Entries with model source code
----------

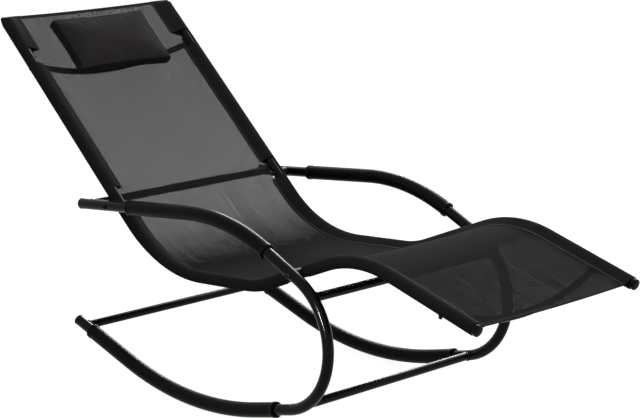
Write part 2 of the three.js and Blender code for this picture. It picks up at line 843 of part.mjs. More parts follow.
function addPillow() {
  const station = onRail(pillowFromHead);
  const stripEdge = (stripSpacing + stripWidth) / 2;
  const stripFloor = panelHeight(stripEdge) + panelThickness / 2 + seatGap;
  const strip = new THREE.BoxGeometry(stripWidth, stripLength, stripThickness);
  strip.translate(0, 0, stripFloor + stripThickness / 2);
  const pillow = pillowForm().translate(0, 0, stripFloor + stripThickness + seatGap);
  addFitting('pillow', pillow, pillowCloth, rail, station);
  for (const { side, way } of sides) {
    addFitting(`pillow_strip_${side}`, strip.clone(), hemCloth, rail, station, (way * stripSpacing) / 2);
  }
}

addBows();
addCrossTubes();
addSeatFrame();
addBoltedJoints();
addSling();
addPillow();

// Stand the chair on the floor with the origin below its middle
chassis.updateMatrixWorld(true);
const box = new THREE.Box3().setFromObject(chassis, true);
chassis.position.set(0, -(box.min.y + box.max.y) / 2, -box.min.z);

export default chair;
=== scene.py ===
import json
import math
import random

import bmesh
import bpy
from mathutils import Matrix, Vector, noise


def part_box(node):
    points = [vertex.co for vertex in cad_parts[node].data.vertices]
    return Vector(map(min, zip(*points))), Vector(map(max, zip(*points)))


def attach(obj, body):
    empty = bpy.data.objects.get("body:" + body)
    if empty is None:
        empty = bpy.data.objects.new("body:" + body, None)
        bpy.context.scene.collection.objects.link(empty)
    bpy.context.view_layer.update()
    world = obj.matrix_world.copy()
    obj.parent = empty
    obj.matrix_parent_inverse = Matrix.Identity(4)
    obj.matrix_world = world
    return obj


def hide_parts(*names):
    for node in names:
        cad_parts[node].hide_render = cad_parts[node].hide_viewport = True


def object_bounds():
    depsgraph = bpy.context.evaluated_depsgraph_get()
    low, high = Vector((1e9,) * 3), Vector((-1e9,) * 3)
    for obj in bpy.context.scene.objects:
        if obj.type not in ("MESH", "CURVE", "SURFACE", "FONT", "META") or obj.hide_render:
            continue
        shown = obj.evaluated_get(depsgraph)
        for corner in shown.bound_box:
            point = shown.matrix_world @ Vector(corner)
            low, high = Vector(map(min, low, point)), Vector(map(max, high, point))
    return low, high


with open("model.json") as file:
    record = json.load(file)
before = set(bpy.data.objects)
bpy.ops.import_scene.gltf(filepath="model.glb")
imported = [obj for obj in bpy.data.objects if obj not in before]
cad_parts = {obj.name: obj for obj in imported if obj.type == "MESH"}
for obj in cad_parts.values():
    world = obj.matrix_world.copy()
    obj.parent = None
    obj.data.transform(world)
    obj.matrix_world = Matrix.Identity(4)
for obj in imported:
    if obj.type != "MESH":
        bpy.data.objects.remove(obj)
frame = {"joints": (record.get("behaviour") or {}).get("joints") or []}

cad_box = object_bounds()

# Camera
# The photograph's own view, with a long lens: from the chair's foot end and its right-hand side, a
# little above the armrests. Its place and lens come from the tubes' known sizes in the photograph.
camera_place = (-3.0714, -3.2927, 1.4661)
camera_azimuth = -43.72
camera_elevation = 13.01
camera = bpy.data.objects.new("camera", bpy.data.cameras.new("camera"))
camera.data.sensor_width = 36
camera.data.lens = 110.585
camera.location = camera_place
camera.rotation_euler = (math.radians(90 - camera_elevation), 0, math.radians(camera_azimuth))
bpy.context.scene.collection.objects.link(camera)
bpy.context.scene.camera = camera
bpy.context.scene.view_settings.view_transform = "Standard"


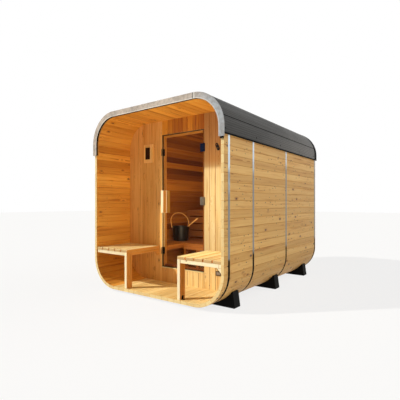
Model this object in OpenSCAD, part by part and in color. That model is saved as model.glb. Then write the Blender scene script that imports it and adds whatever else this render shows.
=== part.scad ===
// Outdoor sauna: a rounded-square stave cabin with a covered porch, a glass door
// and benches. +X is to the right seen from the porch, +Y runs from the porch into
// the cabin, +Z is up. The origin is on the ground under the middle of the object.

/* [Stave shell] */
// Outside width across the staves
body_w = 2080; // [1900:10:2300]
// Outside height of the staves
body_h = 2275; // [2200:5:2400]
// Length of the staves, porch to back
body_l = 2770; // [2600:10:3000]
// Thickness of a stave
stave_t = 38; // [34:1:42]
// Outside radius of the rounded corners
corner_r = 385; // [360:5:400]
// Bevelled staves that turn each corner
corner_staves = 7; // [5:1:9]
// Flat staves in the floor and in the roof
floor_staves_n = 14; // [12:1:16]
// Flat staves in each side wall
wall_staves_n = 16; // [14:1:18]
// Cut on the long edges of every stave and board
edge_v = 3; // [2:0.5:4]

/* [Porch wall and back wall] */
// Distance from the stave ends back to the porch wall
porch_depth = 585; // [560:5:640]
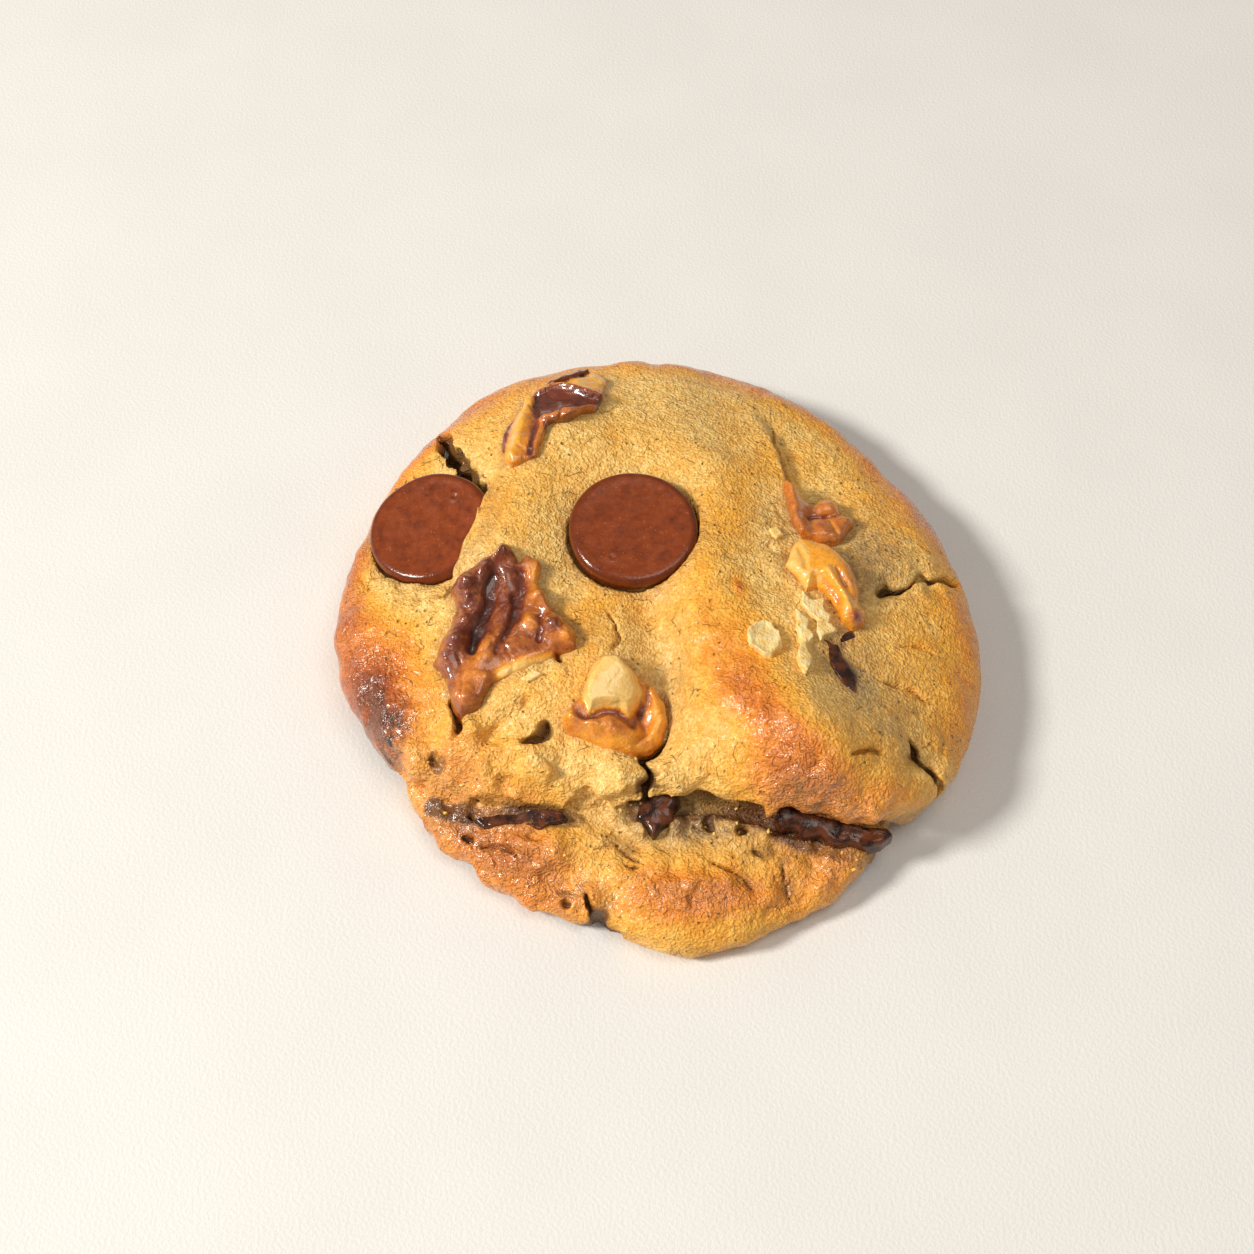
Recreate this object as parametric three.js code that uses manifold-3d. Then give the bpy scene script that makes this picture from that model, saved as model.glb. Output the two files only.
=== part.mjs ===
// A thick bakery cookie with chocolate discs, walnut pieces and melted chocolate, in millimetres, +Z up.
// It lies flat on its baked underside. +X is its right side and -Y its split front edge.
// The dough is one body: a domed upper lobe whose front lip stands off a lower lobe that slid out below it.
import * as THREE from 'three';
import { mergeVertices } from 'three/addons/utils/BufferGeometryUtils.js';
import Module from 'manifold-3d';

const wasm = await Module();
wasm.setup();
const { Manifold, Mesh } = wasm;

// Driving dimensions of the dough.
const PLATEAU = 20.5;          // height of the dome before its swells and hollows
const RIM = 7.5;               // height of the widest line round the back and sides
const LIP_RIM = 14.5;          // the same on the lifted lip
const LEFT_LIP_RIM = 10;       // and on the lip's left part, which lies down
const LIP_LIFT = 13;           // underside of the lifted lip
const EDGE_ROUND = 0.1;        // share of the radius that rounds under at the base
const LOWER_HEIGHT = 11;
const LOWER_RIM = 3.8;
const LOWER_CENTRE = { x: 0, y: -18 };
const FOOTPRINT_MIDDLE = { x: -0.4, y: 1.05 };     // it becomes the origin

// Radii of the outlines, evenly spaced anticlockwise from +X.
const UPPER_RADII = [
  56.3, 54.8, 55.3, 57.5, 60.0, 61.0, 62.0, 60.3, 58.0,
  57.0, 54.3, 49.0, 41.5, 36.5, 35.5, 45.5, 56.2, 56.6,
];
const LOWER_RADII = [
  40.0, 36.0, 36.0, 36.0, 36.0, 36.0, 36.0, 36.0, 38.0,
  42.0, 44.2, 40.4, 38.0, 38.2, 41.2, 40.8, 42.5, 42.8,
];

// Toppings.
const DISC_RADIUS = 11.3;
const DISC_THICK = 4.2;
const DISC_EDGE = 1.1;
const CLEARANCE = 0.3;         // between a topping and the pocket that it is baked into
const FINENESS = 0.12;         // how far a facet may lie off its true surface

// Ridges and hollows of the dome: a path, the half width of the swell across it, and its height.
const SWELLS = [
  { path: [[6, -4], [14.5, -18], [24, -30]], width: 10, height: 3.4 },     // the long swell down to the nose
  { path: [[20, -4], [27, -18], [33, -27]], width: 13, height: 2.0 },       // its broad right flank
  { path: [[21, -29], [27, -36]], width: 8, height: 2.6 },                  // the nose that hangs over the split
  { path: [[-1, -3], [1, -13], [-2, -26]], width: 5, height: -4.6 },       // the valley beside it
  { path: [[-16, 44], [-23, 30], [-27, 12]], width: 8, height: 3.5 },      // the crest above the side disc
  { path: [[8, 8], [10, 27]], width: 7, height: 2.6 },                      // dough pushed up beside the large disc
  { path: [[-12, 35], [2, 33]], width: 8, height: 1.5 },
  { path: [[-4.5, 13], [-4.4, 13]], width: 12, height: -1.6 },         // the dish that holds the large disc
  { path: [[-20, -26], [-2, -25]], width: 7, height: -1.5 },
  { path: [[-44, -8], [-43, -3]], width: 8, height: -1.2 },
];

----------

### THE REQUEST
Among the records above, extract exactly the lines from the line with "in imported if" to the line with "bpy.data.objects.remove(obj)", both lines included, and leave out the rest.

### REPLY TO THE EXERCISE
cad_parts = {obj.name: obj for obj in imported if obj.type == "MESH"}
for obj in cad_parts.values():
    world = obj.matrix_world.copy()
    obj.parent = None
    obj.data.transform(world)
    obj.matrix_world = Matrix.Identity(4)
for obj in imported:
    if obj.type != "MESH":
        bpy.data.objects.remove(obj)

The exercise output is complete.